■ MATERIALS PROVIDED:

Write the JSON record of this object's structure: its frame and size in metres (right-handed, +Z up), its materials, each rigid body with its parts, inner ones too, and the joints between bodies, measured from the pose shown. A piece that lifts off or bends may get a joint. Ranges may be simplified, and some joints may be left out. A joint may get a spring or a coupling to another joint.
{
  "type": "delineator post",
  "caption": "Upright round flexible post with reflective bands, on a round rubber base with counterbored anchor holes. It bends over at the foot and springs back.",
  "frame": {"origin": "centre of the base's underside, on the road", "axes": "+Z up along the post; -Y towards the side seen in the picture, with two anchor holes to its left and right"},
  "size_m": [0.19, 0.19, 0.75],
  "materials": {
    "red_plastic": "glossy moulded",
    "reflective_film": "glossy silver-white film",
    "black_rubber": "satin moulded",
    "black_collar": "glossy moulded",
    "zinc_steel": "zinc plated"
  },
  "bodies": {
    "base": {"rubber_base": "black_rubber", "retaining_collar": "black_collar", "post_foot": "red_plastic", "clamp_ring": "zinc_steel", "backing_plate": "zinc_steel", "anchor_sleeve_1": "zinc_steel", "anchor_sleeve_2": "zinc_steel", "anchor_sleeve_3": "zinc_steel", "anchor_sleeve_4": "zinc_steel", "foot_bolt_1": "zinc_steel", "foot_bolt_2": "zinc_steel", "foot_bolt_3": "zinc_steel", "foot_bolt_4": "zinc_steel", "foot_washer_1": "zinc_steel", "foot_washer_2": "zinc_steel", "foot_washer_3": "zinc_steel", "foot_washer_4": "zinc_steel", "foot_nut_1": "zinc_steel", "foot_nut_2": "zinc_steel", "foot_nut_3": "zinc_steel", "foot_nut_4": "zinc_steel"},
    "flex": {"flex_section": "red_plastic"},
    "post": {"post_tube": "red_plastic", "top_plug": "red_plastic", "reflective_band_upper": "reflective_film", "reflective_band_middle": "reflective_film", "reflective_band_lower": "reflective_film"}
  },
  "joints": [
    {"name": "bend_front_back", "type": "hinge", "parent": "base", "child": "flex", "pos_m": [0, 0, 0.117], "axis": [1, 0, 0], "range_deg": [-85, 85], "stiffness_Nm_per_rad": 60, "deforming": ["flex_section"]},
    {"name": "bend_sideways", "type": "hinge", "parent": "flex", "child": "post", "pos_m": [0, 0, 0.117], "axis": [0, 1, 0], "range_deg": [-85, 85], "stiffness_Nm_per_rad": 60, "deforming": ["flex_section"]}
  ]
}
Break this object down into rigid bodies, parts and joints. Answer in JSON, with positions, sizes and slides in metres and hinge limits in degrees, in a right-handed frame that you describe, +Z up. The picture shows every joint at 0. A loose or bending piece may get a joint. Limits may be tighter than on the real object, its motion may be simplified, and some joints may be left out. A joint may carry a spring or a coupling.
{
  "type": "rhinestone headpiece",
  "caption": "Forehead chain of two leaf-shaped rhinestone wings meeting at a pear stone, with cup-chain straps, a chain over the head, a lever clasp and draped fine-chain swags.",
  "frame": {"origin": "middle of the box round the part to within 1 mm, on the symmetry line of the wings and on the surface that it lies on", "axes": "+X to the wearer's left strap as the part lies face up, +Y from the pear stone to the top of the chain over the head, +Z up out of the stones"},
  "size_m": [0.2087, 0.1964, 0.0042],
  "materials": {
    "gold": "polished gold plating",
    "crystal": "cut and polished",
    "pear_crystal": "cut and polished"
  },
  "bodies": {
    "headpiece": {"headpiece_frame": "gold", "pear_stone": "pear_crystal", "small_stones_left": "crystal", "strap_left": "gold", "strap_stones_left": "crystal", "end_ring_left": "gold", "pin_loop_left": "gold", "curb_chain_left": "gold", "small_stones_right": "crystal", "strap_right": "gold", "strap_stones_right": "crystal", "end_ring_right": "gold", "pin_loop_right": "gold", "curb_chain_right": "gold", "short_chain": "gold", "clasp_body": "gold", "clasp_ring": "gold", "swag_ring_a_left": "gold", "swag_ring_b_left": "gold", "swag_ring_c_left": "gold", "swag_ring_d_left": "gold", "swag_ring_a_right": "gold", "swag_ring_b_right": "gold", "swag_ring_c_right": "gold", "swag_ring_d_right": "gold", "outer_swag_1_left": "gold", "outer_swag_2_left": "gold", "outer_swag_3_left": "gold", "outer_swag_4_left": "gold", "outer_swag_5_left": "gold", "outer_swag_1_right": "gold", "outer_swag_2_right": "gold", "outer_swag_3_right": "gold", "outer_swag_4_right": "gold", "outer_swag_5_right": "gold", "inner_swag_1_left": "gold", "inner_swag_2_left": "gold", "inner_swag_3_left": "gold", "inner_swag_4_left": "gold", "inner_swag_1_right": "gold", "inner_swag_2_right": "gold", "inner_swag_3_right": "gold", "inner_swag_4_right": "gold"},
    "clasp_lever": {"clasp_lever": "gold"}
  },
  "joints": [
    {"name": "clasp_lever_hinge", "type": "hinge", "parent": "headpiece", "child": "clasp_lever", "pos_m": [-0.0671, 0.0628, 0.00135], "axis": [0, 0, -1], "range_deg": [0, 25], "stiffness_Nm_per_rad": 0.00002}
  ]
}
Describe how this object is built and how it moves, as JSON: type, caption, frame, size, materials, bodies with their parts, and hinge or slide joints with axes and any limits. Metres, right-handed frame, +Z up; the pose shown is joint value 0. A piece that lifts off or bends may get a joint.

■ WHAT YOU SHOULD DO:
Repeat the material above in full, quoting it exactly.

■ ANSWER FOR THIS EXERCISE:
Write the JSON record of this object's structure: its frame and size in metres (right-handed, +Z up), its materials, each rigid body with its parts, inner ones too, and the joints between bodies, measured from the pose shown. A piece that lifts off or bends may get a joint. Ranges may be simplified, and some joints may be left out. A joint may get a spring or a coupling to another joint.
{
  "type": "delineator post",
  "caption": "Upright round flexible post with reflective bands, on a round rubber base with counterbored anchor holes. It bends over at the foot and springs back.",
  "frame": {"origin": "centre of the base's underside, on the road", "axes": "+Z up along the post; -Y towards the side seen in the picture, with two anchor holes to its left and right"},
  "size_m": [0.19, 0.19, 0.75],
  "materials": {
    "red_plastic": "glossy moulded",
    "reflective_film": "glossy silver-white film",
    "black_rubber": "satin moulded",
    "black_collar": "glossy moulded",
    "zinc_steel": "zinc plated"
  },
  "bodies": {
    "base": {"rubber_base": "black_rubber", "retaining_collar": "black_collar", "post_foot": "red_plastic", "clamp_ring": "zinc_steel", "backing_plate": "zinc_steel", "anchor_sleeve_1": "zinc_steel", "anchor_sleeve_2": "zinc_steel", "anchor_sleeve_3": "zinc_steel", "anchor_sleeve_4": "zinc_steel", "foot_bolt_1": "zinc_steel", "foot_bolt_2": "zinc_steel", "foot_bolt_3": "zinc_steel", "foot_bolt_4": "zinc_steel", "foot_washer_1": "zinc_steel", "foot_washer_2": "zinc_steel", "foot_washer_3": "zinc_steel", "foot_washer_4": "zinc_steel", "foot_nut_1": "zinc_steel", "foot_nut_2": "zinc_steel", "foot_nut_3": "zinc_steel", "foot_nut_4": "zinc_steel"},
    "flex": {"flex_section": "red_plastic"},
    "post": {"post_tube": "red_plastic", "top_plug": "red_plastic", "reflective_band_upper": "reflective_film", "reflective_band_middle": "reflective_film", "reflective_band_lower": "reflective_film"}
  },
  "joints": [
    {"name": "bend_front_back", "type": "hinge", "parent": "base", "child": "flex", "pos_m": [0, 0, 0.117], "axis": [1, 0, 0], "range_deg": [-85, 85], "stiffness_Nm_per_rad": 60, "deforming": ["flex_section"]},
    {"name": "bend_sideways", "type": "hinge", "parent": "flex", "child": "post", "pos_m": [0, 0, 0.117], "axis": [0, 1, 0], "range_deg": [-85, 85], "stiffness_Nm_per_rad": 60, "deforming": ["flex_section"]}
  ]
}
Break this object down into rigid bodies, parts and joints. Answer in JSON, with positions, sizes and slides in metres and hinge limits in degrees, in a right-handed frame that you describe, +Z up. The picture shows every joint at 0. A loose or bending piece may get a joint. Limits may be tighter than on the real object, its motion may be simplified, and some joints may be left out. A joint may carry a spring or a coupling.
{
  "type": "rhinestone headpiece",
  "caption": "Forehead chain of two leaf-shaped rhinestone wings meeting at a pear stone, with cup-chain straps, a chain over the head, a lever clasp and draped fine-chain swags.",
  "frame": {"origin": "middle of the box round the part to within 1 mm, on the symmetry line of the wings and on the surface that it lies on", "axes": "+X to the wearer's left strap as the part lies face up, +Y from the pear stone to the top of the chain over the head, +Z up out of the stones"},
  "size_m": [0.2087, 0.1964, 0.0042],
  "materials": {
    "gold": "polished gold plating",
    "crystal": "cut and polished",
    "pear_crystal": "cut and polished"
  },
  "bodies": {
    "headpiece": {"headpiece_frame": "gold", "pear_stone": "pear_crystal", "small_stones_left": "crystal", "strap_left": "gold", "strap_stones_left": "crystal", "end_ring_left": "gold", "pin_loop_left": "gold", "curb_chain_left": "gold", "small_stones_right": "crystal", "strap_right": "gold", "strap_stones_right": "crystal", "end_ring_right": "gold", "pin_loop_right": "gold", "curb_chain_right": "gold", "short_chain": "gold", "clasp_body": "gold", "clasp_ring": "gold", "swag_ring_a_left": "gold", "swag_ring_b_left": "gold", "swag_ring_c_left": "gold", "swag_ring_d_left": "gold", "swag_ring_a_right": "gold", "swag_ring_b_right": "gold", "swag_ring_c_right": "gold", "swag_ring_d_right": "gold", "outer_swag_1_left": "gold", "outer_swag_2_left": "gold", "outer_swag_3_left": "gold", "outer_swag_4_left": "gold", "outer_swag_5_left": "gold", "outer_swag_1_right": "gold", "outer_swag_2_right": "gold", "outer_swag_3_right": "gold", "outer_swag_4_right": "gold", "outer_swag_5_right": "gold", "inner_swag_1_left": "gold", "inner_swag_2_left": "gold", "inner_swag_3_left": "gold", "inner_swag_4_left": "gold", "inner_swag_1_right": "gold", "inner_swag_2_right": "gold", "inner_swag_3_right": "gold", "inner_swag_4_right": "gold"},
    "clasp_lever": {"clasp_lever": "gold"}
  },
  "joints": [
    {"name": "clasp_lever_hinge", "type": "hinge", "parent": "headpiece", "child": "clasp_lever", "pos_m": [-0.0671, 0.0628, 0.00135], "axis": [0, 0, -1], "range_deg": [0, 25], "stiffness_Nm_per_rad": 0.00002}
  ]
}
Describe how this object is built and how it moves, as JSON: type, caption, frame, size, materials, bodies with their parts, and hinge or slide joints with axes and any limits. Metres, right-handed frame, +Z up; the pose shown is joint value 0. A piece that lifts off or bends may get a joint.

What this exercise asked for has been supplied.